**REQUEST:** Repeat each line word for word.

**SUPPLIED MATERIAL:**
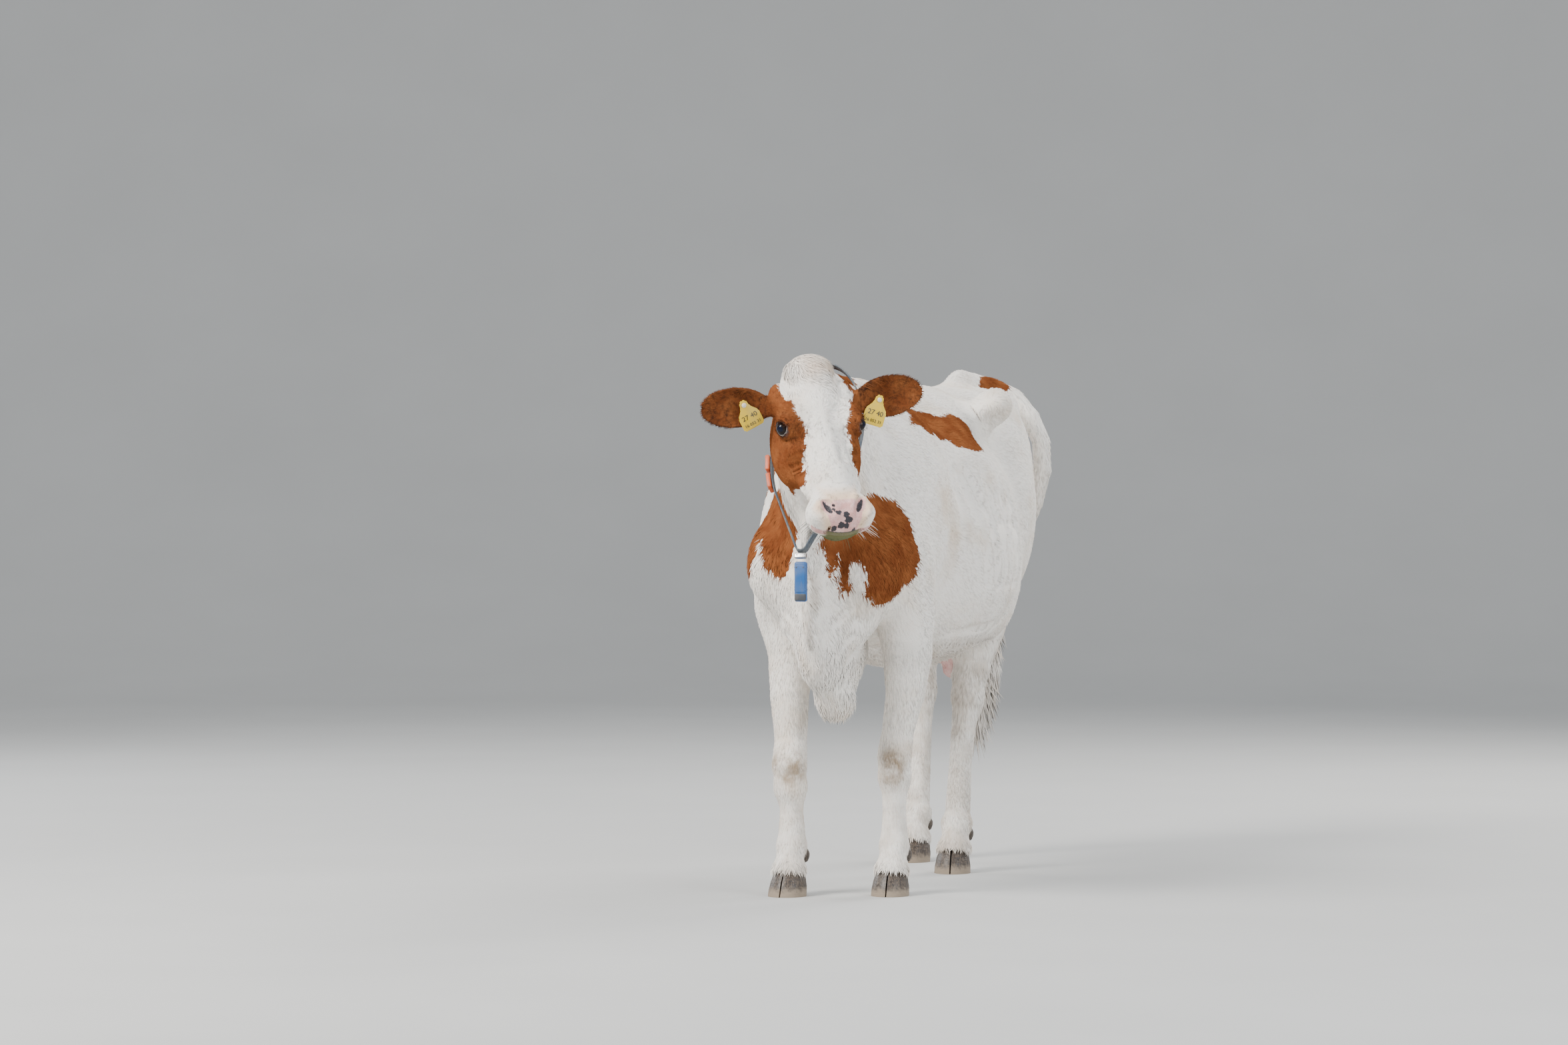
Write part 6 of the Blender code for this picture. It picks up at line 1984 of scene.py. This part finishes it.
def make_whiskers(table, material):
    """Stiff pale whiskers round the lips and chin."""
    rng = np.random.default_rng(81)
    roots, ways = [], []
    for _ in range(WHISKERS):
        angle = rng.uniform(-0.15 * pi, 1.15 * pi)
        back = rng.uniform(0.0, 0.05)
        x = 0.062 * cos(angle) * (1.0 + 0.1 * rng.random())
        z = -0.098 - 0.030 * sin(angle)
        way = Vector((0.9 * cos(angle), -0.35, -0.5 - 0.3 * sin(angle))).normalized()
        roots.append(HEAD @ Vector((x, -0.462 + back, z)))
        ways.append(HEAD.to_3x3() @ way)
    roots, ways = np.array(roots), unit(np.array(ways))
    roots = settled(roots, whole_body(), rounds=4, reach=0.02)
    normals = unit(np.cross(ways, np.array((0.3, 0.2, 0.9))))
    lengths = rng.uniform(0.018, 0.042, len(roots))
    widths = np.full(len(roots), 0.0006)
    arrays = lock_arrays(roots, normals, ways, lengths, widths, lengths * 0.12, 0.12)
    coat_piece("hair_whiskers", arrays, roots, places_near(table, roots), material, rng)


# ================ studio

def floor_material():
    material, tree, shader = new_material("pale_floor")
    place = object_place(tree)
    mottled = noise(place, 1.6, 4.0)
    finish(shader, mixed(mottled, (0.46, 0.46, 0.45), (0.51, 0.51, 0.50)), 0.85)
    bumped(shader, noise(place, 220.0, 3.0), 0.0004, 0.3)
    return material


def make_floor():
    """A pale floor that curves up far behind the cow."""
    shape = bmesh.new()
    profile = [(-14.0, 0.0), (9.0, 0.0)]
    for step in range(1, 15):
        angle = 0.5 * pi * step / 14
        profile.append((9.0 + 5.0 * sin(angle), 5.0 - 5.0 * cos(angle)))
    profile.append((14.0, 14.0))
    rows = [[shape.verts.new((x, y, z)) for x in (-16.0, 16.0)] for y, z in profile]
    for first, second in zip(rows, rows[1:]):
        shape.faces.new((first[0], first[1], second[1], second[0]))
    floor = linked("studio_floor", mesh_of(shape, "studio_floor"), floor_material())
    floor.matrix_world = Matrix.Rotation(radians(CAMERA_TURN), 4, "Z")


def area_light(name, place, target, size, power, colour):
    light = bpy.data.lights.new(name, "AREA")
    light.shape = "DISK"
    light.size = size
    light.energy = power
    light.color = colour
    obj = bpy.data.objects.new(name, light)
    bpy.context.scene.collection.objects.link(obj)
    obj.location = place
    obj.rotation_euler = (Vector(target) - Vector(place)).to_track_quat("-Z", "Y").to_euler()


def make_lights():
    middle = (0.0, 0.0, 0.8)
    area_light("key", (-3.2, -4.6, 5.2), middle, 3.0, 760.0, (1.0, 0.97, 0.93))
    area_light("fill", (5.2, -3.4, 2.6), middle, 4.0, 240.0, (0.92, 0.96, 1.0))
    area_light("back", (2.0, 5.0, 4.2), middle, 3.0, 340.0, (1.0, 0.98, 0.95))
    area_light("left_side", (-5.5, 2.5, 3.0), middle, 3.5, 150.0, (0.95, 0.97, 1.0))
    world = bpy.data.worlds.new("studio")
    world.use_nodes = True
    feed(world.node_tree.nodes["Background"].inputs["Color"], (0.86, 0.90, 0.95, 1.0))
    feed(world.node_tree.nodes["Background"].inputs["Strength"], 0.80)
    bpy.context.scene.world = world


def make_camera():
    """A long lens at the cow's own height, a little to its left."""
    angle = radians(CAMERA_TURN)
    ahead = Vector((-sin(angle), cos(angle), 0.0))
    aside = Vector((cos(angle), sin(angle), 0.0))
    camera = bpy.data.cameras.new("camera")
    camera.lens = CAMERA_LENS
    camera.sensor_width = 36.0
    camera.clip_end = 100.0
    obj = bpy.data.objects.new("camera", camera)
    bpy.context.scene.collection.objects.link(obj)
    obj.location = SHIFT - CAMERA_DISTANCE * ahead - CAMERA_ASIDE * aside + Vector((0, 0, CAMERA_HEIGHT))
    obj.rotation_euler = (pi / 2 - radians(CAMERA_PITCH), 0.0, angle)
    bpy.context.scene.camera = obj


# ================ putting it together

def main():
    make_camera()
    make_floor()
    make_lights()
    skin = make_skin()
    skin.data.materials.clear()
    skin.data.materials.append(skin_material())
    skin.data.shade_smooth()
    placed(skin, "hide", *FLESH)
    hair = coat_material()
    table = make_coat(skin, hair)
    make_long_hair(table, hair)
    make_whiskers(table, hair)
    eyes = eye_material()
    rng = np.random.default_rng(SEED + 1)
    for side in ("left", "right"):
        make_eye(side, eyes)
        make_lashes(side, table, hair, rng)
    make_feet(horn_material())
    make_collar(whole_body())
    make_tags()


main()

**RESPONSE TO THE EXERCISE:**
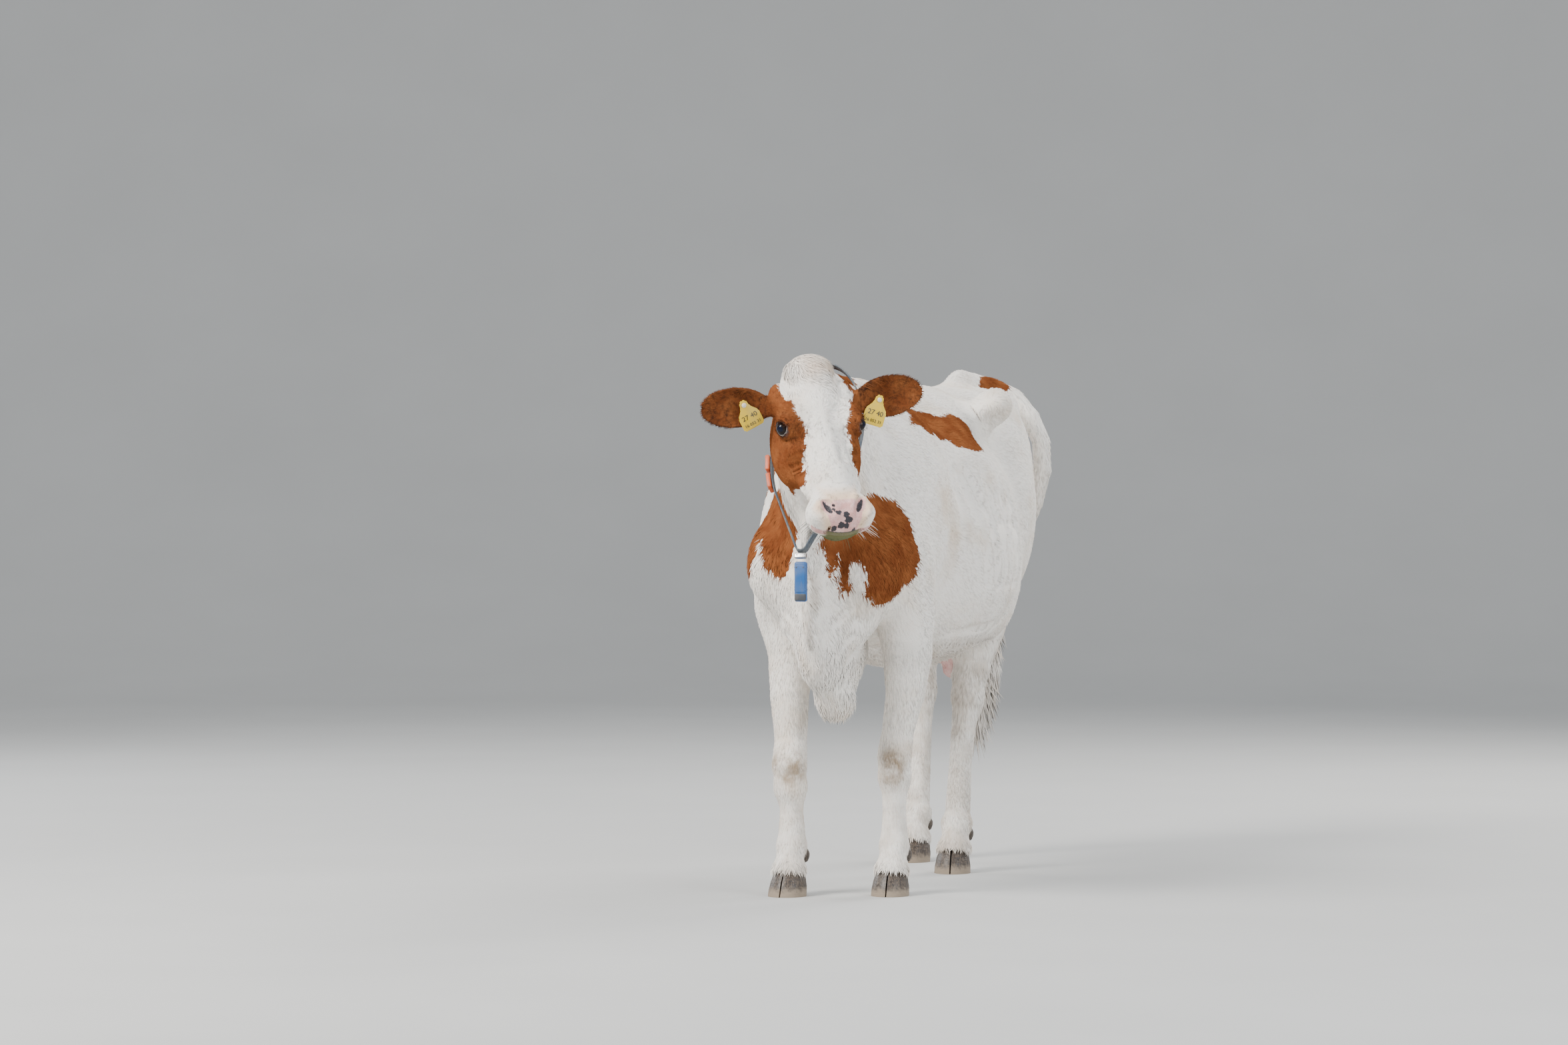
Write part 6 of the Blender code for this picture. It picks up at line 1984 of scene.py. This part finishes it.
def make_whiskers(table, material):
    """Stiff pale whiskers round the lips and chin."""
    rng = np.random.default_rng(81)
    roots, ways = [], []
    for _ in range(WHISKERS):
        angle = rng.uniform(-0.15 * pi, 1.15 * pi)
        back = rng.uniform(0.0, 0.05)
        x = 0.062 * cos(angle) * (1.0 + 0.1 * rng.random())
        z = -0.098 - 0.030 * sin(angle)
        way = Vector((0.9 * cos(angle), -0.35, -0.5 - 0.3 * sin(angle))).normalized()
        roots.append(HEAD @ Vector((x, -0.462 + back, z)))
        ways.append(HEAD.to_3x3() @ way)
    roots, ways = np.array(roots), unit(np.array(ways))
    roots = settled(roots, whole_body(), rounds=4, reach=0.02)
    normals = unit(np.cross(ways, np.array((0.3, 0.2, 0.9))))
    lengths = rng.uniform(0.018, 0.042, len(roots))
    widths = np.full(len(roots), 0.0006)
    arrays = lock_arrays(roots, normals, ways, lengths, widths, lengths * 0.12, 0.12)
    coat_piece("hair_whiskers", arrays, roots, places_near(table, roots), material, rng)


# ================ studio

def floor_material():
    material, tree, shader = new_material("pale_floor")
    place = object_place(tree)
    mottled = noise(place, 1.6, 4.0)
    finish(shader, mixed(mottled, (0.46, 0.46, 0.45), (0.51, 0.51, 0.50)), 0.85)
    bumped(shader, noise(place, 220.0, 3.0), 0.0004, 0.3)
    return material


def make_floor():
    """A pale floor that curves up far behind the cow."""
    shape = bmesh.new()
    profile = [(-14.0, 0.0), (9.0, 0.0)]
    for step in range(1, 15):
        angle = 0.5 * pi * step / 14
        profile.append((9.0 + 5.0 * sin(angle), 5.0 - 5.0 * cos(angle)))
    profile.append((14.0, 14.0))
    rows = [[shape.verts.new((x, y, z)) for x in (-16.0, 16.0)] for y, z in profile]
    for first, second in zip(rows, rows[1:]):
        shape.faces.new((first[0], first[1], second[1], second[0]))
    floor = linked("studio_floor", mesh_of(shape, "studio_floor"), floor_material())
    floor.matrix_world = Matrix.Rotation(radians(CAMERA_TURN), 4, "Z")


def area_light(name, place, target, size, power, colour):
    light = bpy.data.lights.new(name, "AREA")
    light.shape = "DISK"
    light.size = size
    light.energy = power
    light.color = colour
    obj = bpy.data.objects.new(name, light)
    bpy.context.scene.collection.objects.link(obj)
    obj.location = place
    obj.rotation_euler = (Vector(target) - Vector(place)).to_track_quat("-Z", "Y").to_euler()


def make_lights():
    middle = (0.0, 0.0, 0.8)
    area_light("key", (-3.2, -4.6, 5.2), middle, 3.0, 760.0, (1.0, 0.97, 0.93))
    area_light("fill", (5.2, -3.4, 2.6), middle, 4.0, 240.0, (0.92, 0.96, 1.0))
    area_light("back", (2.0, 5.0, 4.2), middle, 3.0, 340.0, (1.0, 0.98, 0.95))
    area_light("left_side", (-5.5, 2.5, 3.0), middle, 3.5, 150.0, (0.95, 0.97, 1.0))
    world = bpy.data.worlds.new("studio")
    world.use_nodes = True
    feed(world.node_tree.nodes["Background"].inputs["Color"], (0.86, 0.90, 0.95, 1.0))
    feed(world.node_tree.nodes["Background"].inputs["Strength"], 0.80)
    bpy.context.scene.world = world


def make_camera():
    """A long lens at the cow's own height, a little to its left."""
    angle = radians(CAMERA_TURN)
    ahead = Vector((-sin(angle), cos(angle), 0.0))
    aside = Vector((cos(angle), sin(angle), 0.0))
    camera = bpy.data.cameras.new("camera")
    camera.lens = CAMERA_LENS
    camera.sensor_width = 36.0
    camera.clip_end = 100.0
    obj = bpy.data.objects.new("camera", camera)
    bpy.context.scene.collection.objects.link(obj)
    obj.location = SHIFT - CAMERA_DISTANCE * ahead - CAMERA_ASIDE * aside + Vector((0, 0, CAMERA_HEIGHT))
    obj.rotation_euler = (pi / 2 - radians(CAMERA_PITCH), 0.0, angle)
    bpy.context.scene.camera = obj


# ================ putting it together

def main():
    make_camera()
    make_floor()
    make_lights()
    skin = make_skin()
    skin.data.materials.clear()
    skin.data.materials.append(skin_material())
    skin.data.shade_smooth()
    placed(skin, "hide", *FLESH)
    hair = coat_material()
    table = make_coat(skin, hair)
    make_long_hair(table, hair)
    make_whiskers(table, hair)
    eyes = eye_material()
    rng = np.random.default_rng(SEED + 1)
    for side in ("left", "right"):
        make_eye(side, eyes)
        make_lashes(side, table, hair, rng)
    make_feet(horn_material())
    make_collar(whole_body())
    make_tags()


main()